▸ **TASK DIRECTIONS**
Find each line holding the word "code" and give the total alone.

▸ **RECORD SET**
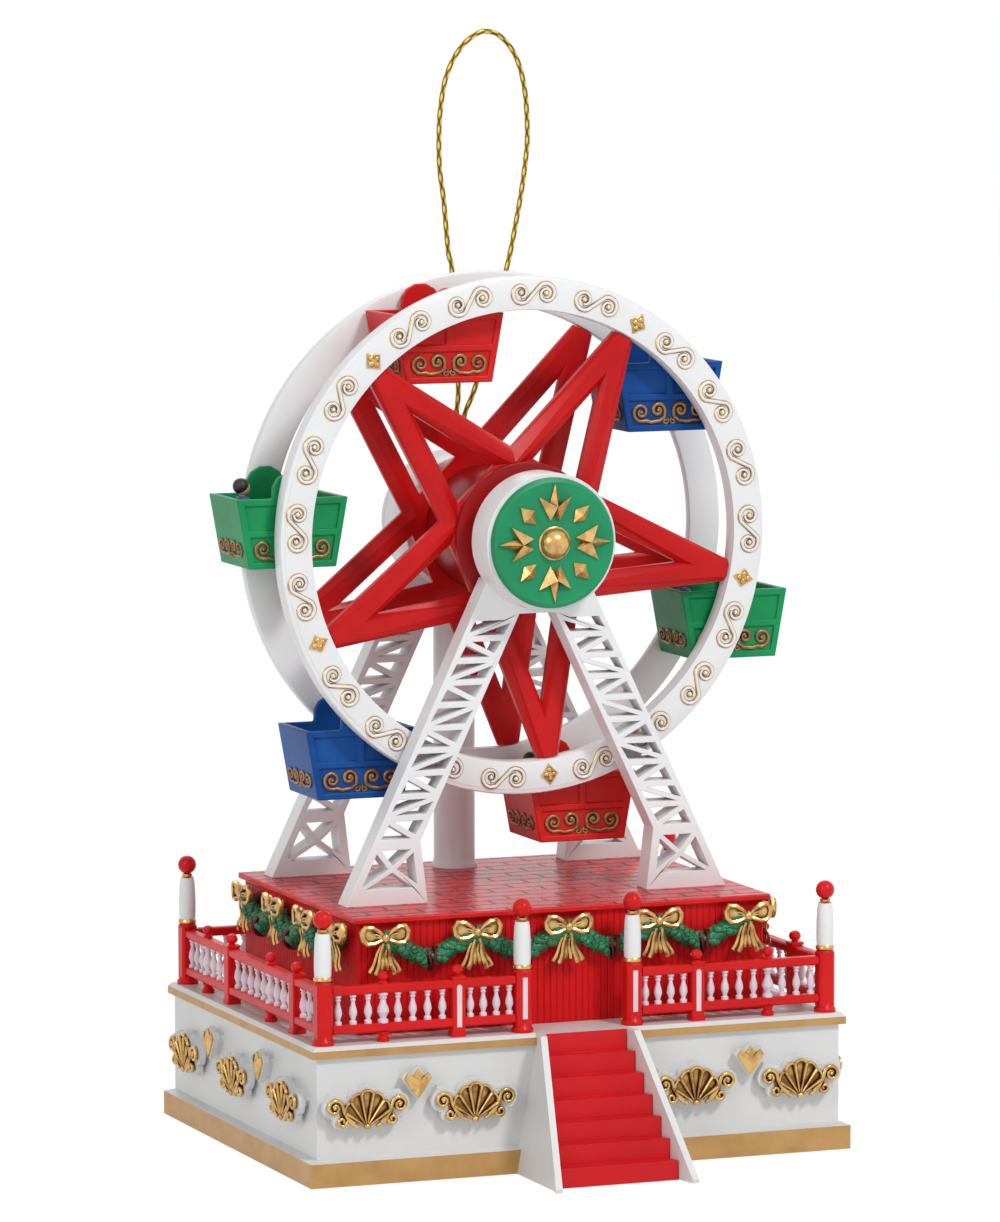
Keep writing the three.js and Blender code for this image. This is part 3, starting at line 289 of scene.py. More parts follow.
CORD_GOLD = Finish(
    "braided_gold", (0.94, 0.66, 0.07), (0.05, 0.02, 0.003), 0.3, 0.4,
    pattern=Pattern.BRAID,
)
HAIR = Finish("hair_dark", (0.02, 0.014, 0.012), (0.012, 0.009, 0.008), 0.5)
SKIN = Finish("doll_skin", (0.62, 0.36, 0.25), (0.55, 0.30, 0.21), 0.5)
SHIRT = Finish("shirt_blue", (0.05, 0.10, 0.26), (0.03, 0.07, 0.18), 0.5)
STEEL = Finish("plain_steel", (0.56, 0.56, 0.57), (0.48, 0.48, 0.49), 0.3, 1.0)
BRASS = Finish("plain_brass", (0.68, 0.48, 0.20), (0.58, 0.40, 0.16), 0.3, 1.0)
BLACK = Finish("black_plastic", (0.03, 0.03, 0.03), (0.022, 0.022, 0.022), 0.5)


def piece(
    name: str, mesh: bpy.types.Mesh, body: str, replaces: Sequence[str] = ()
) -> bpy.types.Object:
    """Puts a finished mesh in the scene as one piece.

    Args:
        name: The piece's name.
        mesh: Its mesh, in metres, in place.
        body: The body that it moves with.
        replaces: The CAD nodes that it stands for.

    Returns:
        The new object.
    """
    obj = bpy.data.objects.new(name, mesh)
    bpy.context.scene.collection.objects.link(obj)
    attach(obj, body)
    if replaces:
        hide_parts(*replaces)
    log.info("%s: %d faces on %s", name, len(mesh.polygons), body)
    return obj


def to_mesh(
    name: str, bm: Shape, finishes: Sequence[Finish], angle: float = 35.0
) -> bpy.types.Mesh:
    """Turns a shape in millimetres into a mesh in metres with its finishes.

    Args:
        name: The mesh's name.
        bm: The shape, of closed solids, which is freed.
        finishes: The finish of each material index.
        angle: Edges sharper than this stay sharp, in degrees.

    Returns:
        The mesh, with its sharp edges marked.
    """
    bmesh.ops.recalc_face_normals(bm, faces=bm.faces)
    bmesh.ops.scale(bm, vec=(MM, MM, MM), verts=bm.verts)
    mesh = bpy.data.meshes.new(name)
    bm.to_mesh(mesh)
    bm.free()
    for finish in finishes:
        mesh.materials.append(finish.material())
    mesh.shade_smooth()
    mesh.set_sharp_from_angle(angle=math.radians(angle))
    return mesh


def circle(sides: int) -> list[tuple[float, float]]:
    """Returns the cosine and the sine of even steps round a turn."""
    return [(math.cos(math.tau * k / sides), math.sin(math.tau * k / sides))
            for k in range(sides)]


def skin(bm: Shape, rings: Sequence[Sequence[bmesh.types.BMVert]], index: int) -> None:
    """Joins each ring of points to the next one, where a ring of one point is a tip.

    Args:
        bm: The shape that holds the points.
        rings: The rings in order, each of the same count or of one point.
        index: The material index of the new faces.
    """
    for low, high in zip(rings, rings[1:]):
        count = max(len(low), len(high))
        for k in range(count if count > 1 else 0):
            n = (k + 1) % count
            corners = [low[k], low[n]] if len(low) > 1 else [low[0]]
            corners += [high[n], high[k]] if len(high) > 1 else [high[0]]
            bm.faces.new(corners).material_index = index


def lathe(bm: Shape, profile: Sequence[Point], sides: int, place: Matrix, index: int = 0) -> None:
    """Adds a solid turned round the local Z axis.

    Args:
        bm: The shape that it joins.
        profile: Points of radius and height, from the bottom to the top.
        sides: How many steps go round.
        place: Where the axis stands.
        index: The material index of its faces.
    """
    skin(bm, [[bm.verts.new(place @ Vector((radius * c, radius * s, height)))
               for c, s in (circle(sides) if radius > 0 else [(0, 0)])]
              for radius, height in profile], index)


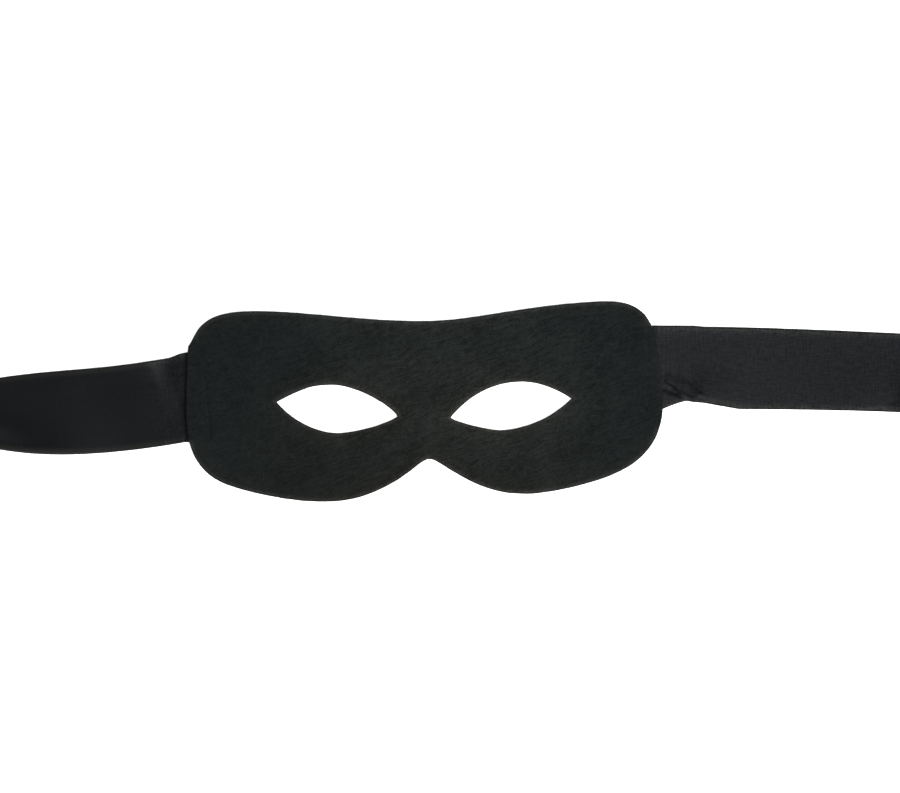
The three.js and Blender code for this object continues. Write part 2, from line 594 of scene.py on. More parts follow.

▸ **REPLY**
2